Essentially, the US remixes answer the (admittedly rather obscure) question of what would Daft Punk have sounded like, had Bangalter decided to stay in New York in 1993 rather than return to Paris. Not that different, perhaps, but steeped in an intriguing new shade, the Americanness of the tunes turned up by 20%. At the same time, they provide a welcome fresh perspective on songs that I have listened to far too many times for comfort.

More importantly, the two best remixes stand up to anything in the Daft Punk catalogue. Ian Pooley’s Cut Up mix of Burnin’ beats Sneak at his own game by launching several pointless Twitter attacks on fellow artists taking a razor to Burnin’s wonderfully twitching bass line, slicing it into tense coils of spasmodic funk, while adding drums that swing with super-hard funk. (Pro DJ tip; try mixing from Pooley’s Cut Up mix of Burnin’ into the original then back again: it works a treat.)

Masters at Work’s Mellow Mix of Around The World, meanwhile, does the wonderful remixer’s trick of taking a neglected part of the original tune — in this case, the bubbling synth riff — and bringing it into the heart of the song, its sunshine vibes resembling Around The World if it had been made on a Californian beach rather than in a Parisian bedroom.

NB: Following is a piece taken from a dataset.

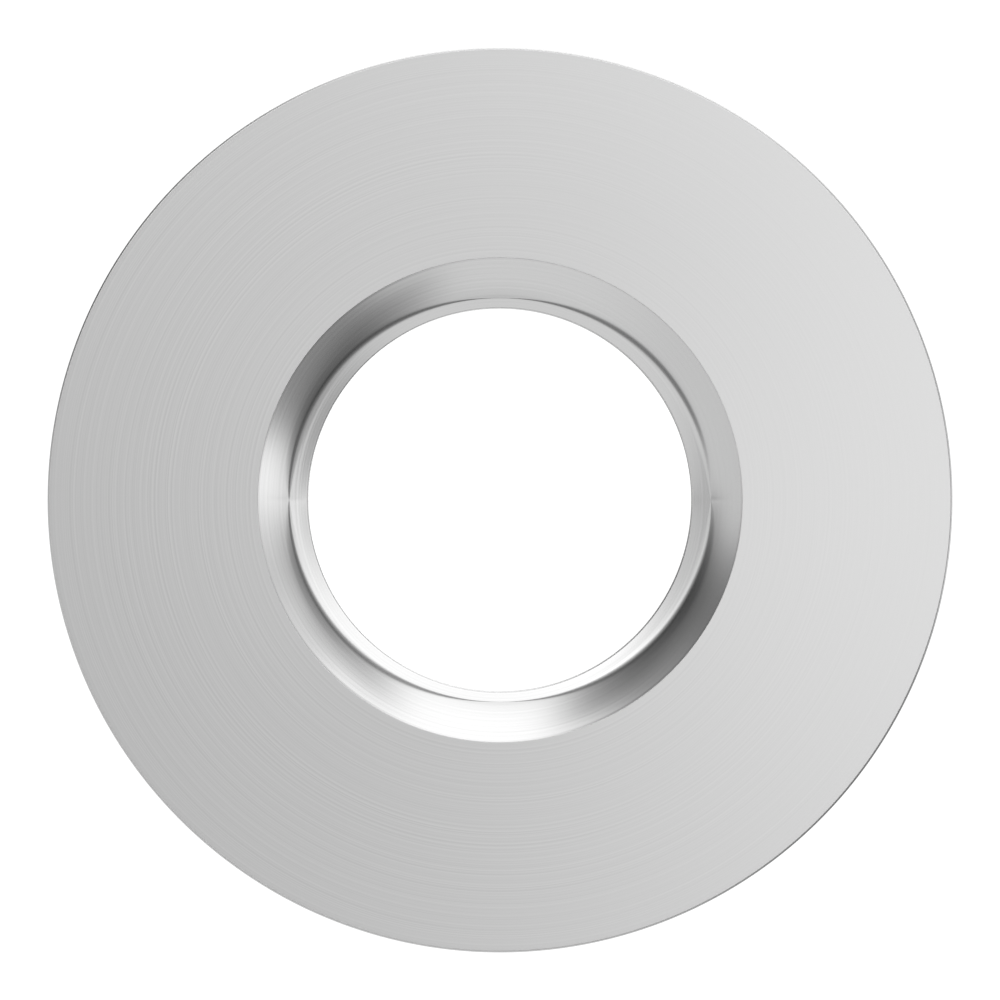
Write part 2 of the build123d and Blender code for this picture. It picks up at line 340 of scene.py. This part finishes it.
def cover_section(angle):
    """The closed section of the cover at one angle round the plate, as (radius, height) in mm."""
    seat = crease_radius(angle)
    under = SEAT - SHEET
    back = FACE - SHEET
    flank_foot = seat + FLANK_SHIFT
    flank_head = MOUTH_RADIUS + SHEET + FLANK_SHIFT
    flank_back = flank_foot + (flank_head - flank_foot) * (back - under) / (FACE - under)
    inside = dish(seat, crease_opening(angle))
    points = rounded([
        (FACE_RADIUS - SHEET, SKIRT_END, 0, 0),
        (FACE_RADIUS, SKIRT_END, CUT_EDGE_ROUND, 3),
        (FACE_RADIUS, FACE, RIM_ROUND, 8),
        (MOUTH_RADIUS, FACE, MOUTH_ROUND, 6),
        (*inside[0], 0, 0),
    ])[1:-1]
    points += inside
    points += rounded([
        (*inside[-1], 0, 0),
        (OPENING_RADIUS, LIP_END, COLLAR_ROUND, 8),
        (OPENING_RADIUS, SKIRT_END, CUT_EDGE_ROUND, 3),
        (OPENING_RADIUS + SHEET, SKIRT_END, CUT_EDGE_ROUND, 3),
        (OPENING_RADIUS + SHEET, LIP_END - SHEET, COLLAR_ROUND, 3),
        (flank_foot, under, SEAT_BACK_ROUND, 6),
        (flank_back, back, MOUTH_BACK_ROUND, 4),
        (FACE_RADIUS - SHEET, back, RIM_ROUND, 4),
        (FACE_RADIUS - SHEET, SKIRT_END, CUT_EDGE_ROUND, 3),
        (FACE_RADIUS, SKIRT_END, 0, 0),
    ])[1:-1]
    return points


def run_parts(points, longest=2.5, shortest=0.7):
    """How many parts each straight run of a section is divided into, 0 for a short one."""
    lengths = [hypot(r1 - r0, h1 - h0) for (r0, h0), (r1, h1) in zip(points, points[1:] + points[:1])]
    return [0 if length < shortest else max(2, round(length / longest)) for length in lengths]


def subdivided(points, plan, hold=0.06):
    """The section with its long runs divided, and a loop close to each end of them."""
    out = []
    for (r0, h0), (r1, h1), parts in zip(points, points[1:] + points[:1], plan):
        out.append((r0, h0))
        if not parts:
            continue
        near = hold / hypot(r1 - r0, h1 - h0)
        fractions = [near] + [j / parts for j in range(1, parts)] + [1 - near]
        out += [(r0 + (r1 - r0) * f, h0 + (h1 - h0) * f) for f in fractions]
    return out


def mesh_object(name, vertices, faces, material):
    """A smooth-shaded mesh object."""
    mesh = bpy.data.meshes.new(name)
    mesh.from_pydata(vertices, [], faces)
    mesh.validate()
    mesh.update()
    for polygon in mesh.polygons:
        polygon.use_smooth = True
    made = bpy.data.objects.new(name, mesh)
    scene.collection.objects.link(made)
    made.data.materials.append(material)
    return made


def cover(material):
    """The turned cover as one swept section, notched at the bottom of the skirt."""
    angles = [2 * pi * k / COLUMNS for k in range(COLUMNS)]
    edge = NOTCH_HALF_WIDTH / FACE_RADIUS
    notch_angles = [1.5 * pi - edge, 1.5 * pi + edge]
    spare, step = 0.002, 1e-5  # radians kept free beside a notch end, and to each side of it
    angles = [a for a in angles if all(abs(a - n) > spare for n in notch_angles)]
    for n in notch_angles:
        angles += [n - step, n + step]
    angles.sort()
    plan = run_parts(cover_section(0.25 * pi))
    vertices = []
    for a in angles:
        inside = notch_angles[0] < a < notch_angles[1]
        for r, h in subdivided(cover_section(a), plan):
            if inside and r > FACE_RADIUS - 2 * SHEET:
                h = max(h, SKIRT_END + NOTCH_HEIGHT)
            vertices.append((r * cos(a) * MM, -h * MM, r * sin(a) * MM))
    columns = len(angles)
    rows = len(vertices) // columns
    faces = []
    for i in range(columns):
        j = (i + 1) % columns
        for k in range(rows):
            m = (k + 1) % rows
            faces.append((i * rows + k, j * rows + k, j * rows + m, i * rows + m))
    return mesh_object("cover_plate", vertices, faces, material)


# ------------------------------------------------------------------ build
steel = brushed_steel("brushed_stainless")
plate = cover(steel)
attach(plate, "cover")
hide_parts("face_ring")

ZINC = (0.66, 0.68, 0.71)
finishes = {
    "mounting_ring": moulded("moulded_plastic", (0.035, 0.036, 0.038), 0.5),
    "wall_seal": foam("foam", (0.055, 0.055, 0.058)),
    "locating_stud": plated("stud_steel", (0.62, 0.61, 0.59), 0.24),
    "stud_bush": moulded("bush_nylon", (0.74, 0.72, 0.66), 0.38, 5200.0, 0.00001, 0.94),
    "magnet": plated("magnet_nickel", (0.68, 0.66, 0.61), 0.16, 420.0, 0.04),
    "face_pad": moulded("silicone", (0.24, 0.25, 0.26), 0.55, 4200.0, 0.00001, 0.9),
    "wall_screw": plated("screw_zinc", ZINC, 0.24),
    "screw_washer": plated("washer_zinc", ZINC, 0.3),
    "wall_plug": moulded("plug_nylon", (0.36, 0.37, 0.39), 0.45, 3600.0, 0.00002, 0.88),
}
for node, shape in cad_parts.items():
    for stem, material in finishes.items():
        if node.startswith(stem):
            shape.data.materials.clear()
            shape.data.materials.append(material)


# ------------------------------------------------------------------ world, floor, camera
BACKDROP = 1.1  # what the camera sees behind the plate: a little over white


def studio():
    """A white backdrop for the eye, and a soft studio of bright and dark zones for the metal."""
    world = bpy.data.worlds.new("studio")
    scene.world = world
    world.use_nodes = True
    world.node_tree.nodes.clear()
    tree = Tree(world.node_tree)
    way = tree.node("ShaderNodeTexCoord").outputs["Generated"]
    across, _, up = tree.node("ShaderNodeSeparateXYZ", {0: way}).outputs
    squares = tree.math("ADD", tree.math("MULTIPLY", across, across), tree.math("MULTIPLY", up, up))
    side = tree.math("SQRT", squares)

    def toward(heading, inner, outer):
        """1 within inner degrees of a heading seen from the front, and 0 beyond outer degrees."""
        x = tree.math("MULTIPLY", across, cos(radians(heading)))
        z = tree.math("MULTIPLY", up, sin(radians(heading)))
        near = tree.math("DIVIDE", tree.math("ADD", x, z), side)
        return tree.step(near, cos(radians(outer)), cos(radians(inner)))

    def add(level, strength, *windows):
        """The level, brighter inside all the windows."""
        for window in windows:
            strength = tree.math("MULTIPLY", strength, window)
        return tree.math("ADD", level, strength)

    def dim(level, depth, *windows):
        """The level, darker by a share inside all the windows."""
        for window in windows:
            depth = tree.math("MULTIPLY", depth, window)
        return tree.math("MULTIPLY", level, tree.math("SUBTRACT", 1.0, depth))

    # Rings by how far a direction leans from the plate's axis: what face, lip and flank reflect.
    middle = tree.step(side, 0.14, 0.22)
    lip = tree.math("MULTIPLY", middle, tree.step(side, 0.70, 0.50))
    brim = tree.math("MULTIPLY", lip, tree.step(side, 0.34, 0.46))
    flank = tree.step(side, 0.60, 0.72)
    near = tree.math("MULTIPLY", flank, tree.step(side, 0.99, 0.90))
    far = tree.step(side, 0.93, 0.985)
    ring = tree.math("MULTIPLY", tree.step(side, 0.48, 0.58), tree.step(side, 0.80, 0.72))

    # The face: brighter to the right, and a little to the top and bottom.
    level = tree.step(across, -0.10, 0.15, 0.0, 1.86)
    level = tree.math("ADD", level, tree.step(up, -0.2, 0.2, 0.06, 0.045))
    level = add(level, 0.26, tree.step(tree.math("ABSOLUTE", up), 0.0, 0.2))

    # The lip and the flank: an even tone with brighter and darker zones.
    level = tree.mix(middle, level, grey(0.92))
    level = add(level, 0.02, lip)
    level = add(level, 0.64, toward(80, 46, 72), middle)
    level = add(level, 0.5, toward(142, 16, 36), brim)
    level = add(level, 0.42, toward(0, 4, 22), flank)
    level = add(level, 0.06, toward(0, 5, 34), far)
    level = dim(level, 0.1, toward(190, 24, 60), flank)
    level = dim(level, 0.24, toward(166, 14, 38), lip)
    level = dim(level, 0.52, toward(340, 10, 32), lip)
    level = dim(level, 0.72, toward(142, 10, 34), flank)
    level = dim(level, 0.60, toward(322, 8, 28), flank)
    level = dim(level, 0.66, toward(142, 28, 44), near)
    level = dim(level, 0.52, toward(322, 24, 42), near)
    level = dim(level, 0.35, toward(24, 8, 28), flank)
    level = dim(level, 0.6, toward(34, 16, 36), near)

    # The hollow crease: a dark ring between the lip's reflections and the flank's.
    level = dim(level, 0.75, ring, tree.math("SUBTRACT", 1.0, toward(180, 6, 24)))
    unseen = tree.node("ShaderNodeBackground", {"Color": grey(1.0), "Strength": level})
    seen = tree.node("ShaderNodeBackground", {"Color": grey(1.0), "Strength": BACKDROP})
    path = tree.node("ShaderNodeLightPath").outputs["Is Camera Ray"]
    both = tree.node("ShaderNodeMixShader", {0: path, 1: unseen.outputs[0], 2: seen.outputs[0]})
    tree.node("ShaderNodeOutputWorld", {"Surface": both.outputs[0]})


def floor():
    """A plain pale floor below the plate."""
    count, reach, level = 96, 4.5, -0.6
    angles = [2 * pi * k / count for k in range(count)]
    vertices = [(reach * cos(a), reach * sin(a), level) for a in angles]
    made = mesh_object("floor", vertices, [tuple(range(count))], pale_floor("floor"))
    made.visible_glossy = False


def camera():
    """A long lens square to the plate."""
    distance = 1.0
    view_width = 0.1795  # at the face
    film = 36.0
    lens = bpy.data.cameras.new("camera")
    lens.sensor_width = film
    lens.lens = film * distance / view_width
    made = bpy.data.objects.new("camera", lens)
    made.location = (0.0, -distance - FACE * MM, 0.0)
    made.rotation_euler = (radians(90), 0, 0)
    scene.collection.objects.link(made)
    scene.camera = made


studio()
floor()
camera()
scene.view_settings.view_transform = "Standard"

All of which adds up to an essential release. Homework Remixes is not just the best Daft Punk remix album by far, the only one you can listen to without wanting to set light to your hearing, it’s also a record that offers a fascinating insight into Daft Punk as US-influenced house music group, pre-Discovery pop pioneers, Human After All noiseniks and Random Access Memories LA poolside party boys. Which is an illuminating and perhaps under-used lens to view this revered and much missed robotic duo.